## BEGIN Collected material

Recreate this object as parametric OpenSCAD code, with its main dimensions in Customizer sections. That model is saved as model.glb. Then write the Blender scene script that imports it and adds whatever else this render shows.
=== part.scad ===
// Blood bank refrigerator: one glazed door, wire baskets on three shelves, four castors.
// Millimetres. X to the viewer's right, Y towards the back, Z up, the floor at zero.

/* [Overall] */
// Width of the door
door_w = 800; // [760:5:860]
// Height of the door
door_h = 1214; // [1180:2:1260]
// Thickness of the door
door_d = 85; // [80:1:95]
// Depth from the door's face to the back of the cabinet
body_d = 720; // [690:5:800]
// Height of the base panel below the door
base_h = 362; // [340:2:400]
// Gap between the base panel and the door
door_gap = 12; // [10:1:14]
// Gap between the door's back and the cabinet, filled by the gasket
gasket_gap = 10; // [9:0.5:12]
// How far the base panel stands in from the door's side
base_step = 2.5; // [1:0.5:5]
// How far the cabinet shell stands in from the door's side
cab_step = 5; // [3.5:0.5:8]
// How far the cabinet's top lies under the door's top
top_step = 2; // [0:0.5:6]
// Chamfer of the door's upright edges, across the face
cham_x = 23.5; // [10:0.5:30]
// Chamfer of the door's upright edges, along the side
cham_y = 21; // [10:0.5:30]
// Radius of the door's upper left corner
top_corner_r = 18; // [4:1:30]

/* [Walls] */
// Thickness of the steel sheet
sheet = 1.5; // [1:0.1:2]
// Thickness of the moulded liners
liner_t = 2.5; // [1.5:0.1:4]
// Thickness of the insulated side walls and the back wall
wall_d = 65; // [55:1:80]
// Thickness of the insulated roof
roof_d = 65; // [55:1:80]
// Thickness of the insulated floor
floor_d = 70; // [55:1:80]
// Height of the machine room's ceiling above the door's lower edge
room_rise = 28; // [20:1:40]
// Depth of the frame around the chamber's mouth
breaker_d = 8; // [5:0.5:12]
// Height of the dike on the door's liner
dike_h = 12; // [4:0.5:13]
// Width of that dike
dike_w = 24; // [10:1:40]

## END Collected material

Problem: Up to and including the line with "floor at zero.", repeat the data exactly, starting from its first line; nothing else belongs in the response.

Correct output:
Recreate this object as parametric OpenSCAD code, with its main dimensions in Customizer sections. That model is saved as model.glb. Then write the Blender scene script that imports it and adds whatever else this render shows.
=== part.scad ===
// Blood bank refrigerator: one glazed door, wire baskets on three shelves, four castors.
// Millimetres. X to the viewer's right, Y towards the back, Z up, the floor at zero.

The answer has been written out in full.